What you will do.
Look through the data below and extract, unchanged, the lines from the one that contains "deck_piers();" to the one that contains "points = [vertex.co", both included.

Data entries.
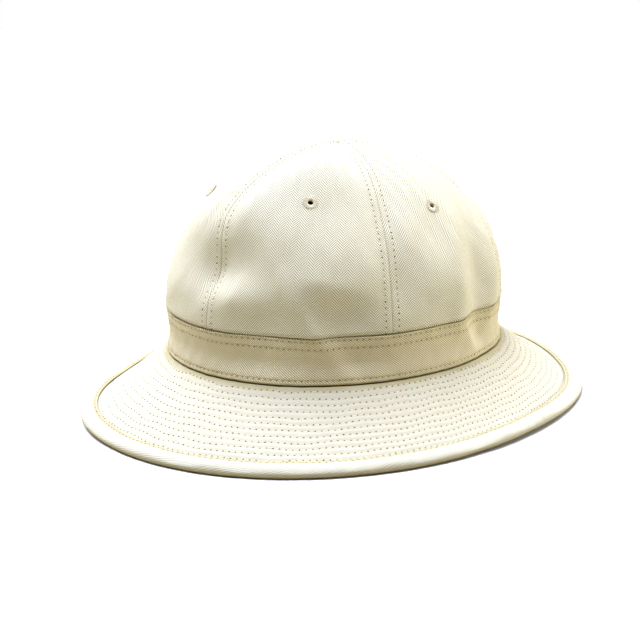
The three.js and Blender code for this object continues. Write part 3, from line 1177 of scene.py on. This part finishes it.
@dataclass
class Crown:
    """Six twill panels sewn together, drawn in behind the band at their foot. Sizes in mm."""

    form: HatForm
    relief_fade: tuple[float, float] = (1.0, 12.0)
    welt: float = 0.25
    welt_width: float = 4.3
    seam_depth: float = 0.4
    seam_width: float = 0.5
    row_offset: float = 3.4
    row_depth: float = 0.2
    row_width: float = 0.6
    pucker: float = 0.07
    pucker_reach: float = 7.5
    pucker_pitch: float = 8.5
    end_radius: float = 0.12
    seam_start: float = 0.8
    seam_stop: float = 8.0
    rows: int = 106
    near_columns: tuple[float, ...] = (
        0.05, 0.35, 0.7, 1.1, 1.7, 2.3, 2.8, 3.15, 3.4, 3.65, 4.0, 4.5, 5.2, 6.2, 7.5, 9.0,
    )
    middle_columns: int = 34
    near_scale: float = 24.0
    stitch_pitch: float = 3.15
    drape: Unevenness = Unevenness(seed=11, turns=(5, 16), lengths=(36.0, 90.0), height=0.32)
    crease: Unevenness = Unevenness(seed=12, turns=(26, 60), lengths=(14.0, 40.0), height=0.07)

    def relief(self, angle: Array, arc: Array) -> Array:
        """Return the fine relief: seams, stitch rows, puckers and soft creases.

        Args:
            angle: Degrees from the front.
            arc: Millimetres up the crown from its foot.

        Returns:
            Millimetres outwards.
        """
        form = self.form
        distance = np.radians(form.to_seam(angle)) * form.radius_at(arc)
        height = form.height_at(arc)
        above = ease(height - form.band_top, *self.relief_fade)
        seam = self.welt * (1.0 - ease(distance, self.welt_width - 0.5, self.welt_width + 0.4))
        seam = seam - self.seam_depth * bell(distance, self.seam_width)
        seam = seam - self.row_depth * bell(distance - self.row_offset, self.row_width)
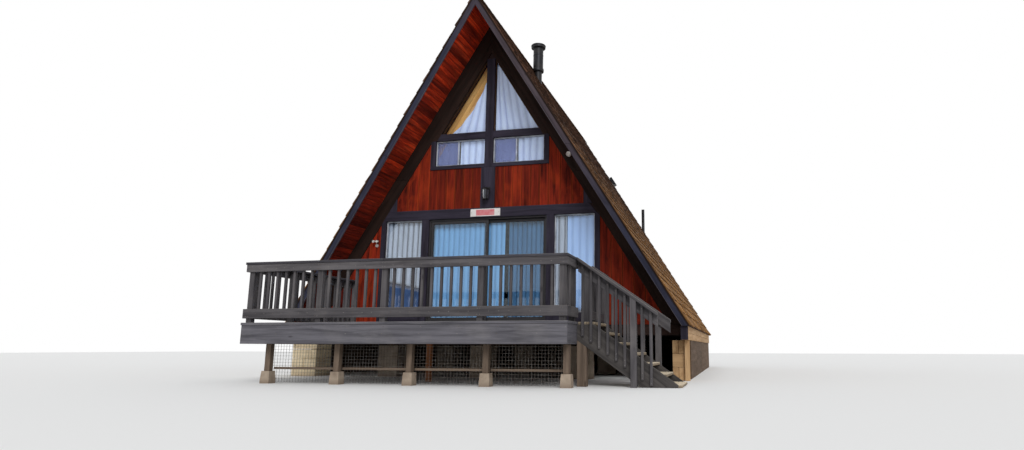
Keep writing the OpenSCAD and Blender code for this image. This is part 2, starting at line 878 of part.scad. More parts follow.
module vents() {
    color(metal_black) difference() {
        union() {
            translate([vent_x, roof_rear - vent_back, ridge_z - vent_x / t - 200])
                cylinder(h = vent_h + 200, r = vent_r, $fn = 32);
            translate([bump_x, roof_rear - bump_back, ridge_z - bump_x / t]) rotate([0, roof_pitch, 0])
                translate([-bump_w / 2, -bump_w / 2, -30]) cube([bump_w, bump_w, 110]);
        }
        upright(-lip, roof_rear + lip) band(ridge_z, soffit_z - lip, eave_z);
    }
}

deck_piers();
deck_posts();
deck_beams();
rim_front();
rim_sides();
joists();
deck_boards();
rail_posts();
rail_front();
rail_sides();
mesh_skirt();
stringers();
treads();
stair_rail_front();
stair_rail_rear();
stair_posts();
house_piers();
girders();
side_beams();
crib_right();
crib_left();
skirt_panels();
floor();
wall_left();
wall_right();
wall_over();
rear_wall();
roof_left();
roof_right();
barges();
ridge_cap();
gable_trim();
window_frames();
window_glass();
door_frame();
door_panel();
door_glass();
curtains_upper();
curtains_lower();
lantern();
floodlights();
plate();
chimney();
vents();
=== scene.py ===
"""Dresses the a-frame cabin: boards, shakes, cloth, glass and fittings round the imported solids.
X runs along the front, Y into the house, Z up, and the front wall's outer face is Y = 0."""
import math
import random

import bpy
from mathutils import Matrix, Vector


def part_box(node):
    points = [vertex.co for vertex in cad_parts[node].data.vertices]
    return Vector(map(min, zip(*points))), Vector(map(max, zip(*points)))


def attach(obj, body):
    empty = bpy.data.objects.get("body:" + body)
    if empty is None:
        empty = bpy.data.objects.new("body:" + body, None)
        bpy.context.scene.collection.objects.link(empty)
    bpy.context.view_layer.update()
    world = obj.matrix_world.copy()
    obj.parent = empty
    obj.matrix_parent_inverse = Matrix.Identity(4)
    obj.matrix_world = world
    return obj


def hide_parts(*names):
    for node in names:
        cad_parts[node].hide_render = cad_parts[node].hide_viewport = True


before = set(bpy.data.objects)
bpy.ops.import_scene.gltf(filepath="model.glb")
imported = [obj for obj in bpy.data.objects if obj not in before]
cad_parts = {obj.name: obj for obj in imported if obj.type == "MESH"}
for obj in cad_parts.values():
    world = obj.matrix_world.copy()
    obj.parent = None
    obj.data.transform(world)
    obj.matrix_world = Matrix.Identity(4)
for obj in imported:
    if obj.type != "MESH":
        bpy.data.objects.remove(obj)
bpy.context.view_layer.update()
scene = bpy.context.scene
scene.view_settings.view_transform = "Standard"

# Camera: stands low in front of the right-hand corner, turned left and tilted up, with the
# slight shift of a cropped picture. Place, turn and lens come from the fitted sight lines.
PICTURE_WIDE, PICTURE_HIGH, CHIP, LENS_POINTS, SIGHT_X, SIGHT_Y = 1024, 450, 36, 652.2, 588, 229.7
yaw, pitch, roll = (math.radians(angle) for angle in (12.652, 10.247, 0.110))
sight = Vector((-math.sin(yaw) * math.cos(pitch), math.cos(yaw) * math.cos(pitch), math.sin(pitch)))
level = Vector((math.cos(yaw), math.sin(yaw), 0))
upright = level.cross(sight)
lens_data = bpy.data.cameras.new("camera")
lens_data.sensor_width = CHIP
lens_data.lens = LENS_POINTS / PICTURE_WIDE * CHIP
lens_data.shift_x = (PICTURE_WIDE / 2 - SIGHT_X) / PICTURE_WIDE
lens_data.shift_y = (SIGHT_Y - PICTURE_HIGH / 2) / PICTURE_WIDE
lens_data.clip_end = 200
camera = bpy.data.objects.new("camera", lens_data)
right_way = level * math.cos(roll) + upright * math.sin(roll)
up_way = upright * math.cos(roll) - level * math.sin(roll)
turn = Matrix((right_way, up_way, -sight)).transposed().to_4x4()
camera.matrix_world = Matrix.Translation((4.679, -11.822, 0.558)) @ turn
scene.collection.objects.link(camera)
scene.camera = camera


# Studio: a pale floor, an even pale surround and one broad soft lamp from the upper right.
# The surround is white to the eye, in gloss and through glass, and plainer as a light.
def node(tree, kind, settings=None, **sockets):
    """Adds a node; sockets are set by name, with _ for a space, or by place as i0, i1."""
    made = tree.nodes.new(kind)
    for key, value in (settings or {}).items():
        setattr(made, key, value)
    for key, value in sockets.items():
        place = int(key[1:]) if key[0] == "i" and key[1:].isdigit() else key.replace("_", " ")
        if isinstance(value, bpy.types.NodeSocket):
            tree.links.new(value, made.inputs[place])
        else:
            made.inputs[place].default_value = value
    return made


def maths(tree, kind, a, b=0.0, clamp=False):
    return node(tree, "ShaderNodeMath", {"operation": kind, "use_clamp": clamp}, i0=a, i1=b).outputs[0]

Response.
deck_piers();
deck_posts();
deck_beams();
rim_front();
rim_sides();
joists();
deck_boards();
rail_posts();
rail_front();
rail_sides();
mesh_skirt();
stringers();
treads();
stair_rail_front();
stair_rail_rear();
stair_posts();
house_piers();
girders();
side_beams();
crib_right();
crib_left();
skirt_panels();
floor();
wall_left();
wall_right();
wall_over();
rear_wall();
roof_left();
roof_right();
barges();
ridge_cap();
gable_trim();
window_frames();
window_glass();
door_frame();
door_panel();
door_glass();
curtains_upper();
curtains_lower();
lantern();
floodlights();
plate();
chimney();
vents();
=== scene.py ===
"""Dresses the a-frame cabin: boards, shakes, cloth, glass and fittings round the imported solids.
X runs along the front, Y into the house, Z up, and the front wall's outer face is Y = 0."""
import math
import random

import bpy
from mathutils import Matrix, Vector


def part_box(node):
    points = [vertex.co for vertex in cad_parts[node].data.vertices]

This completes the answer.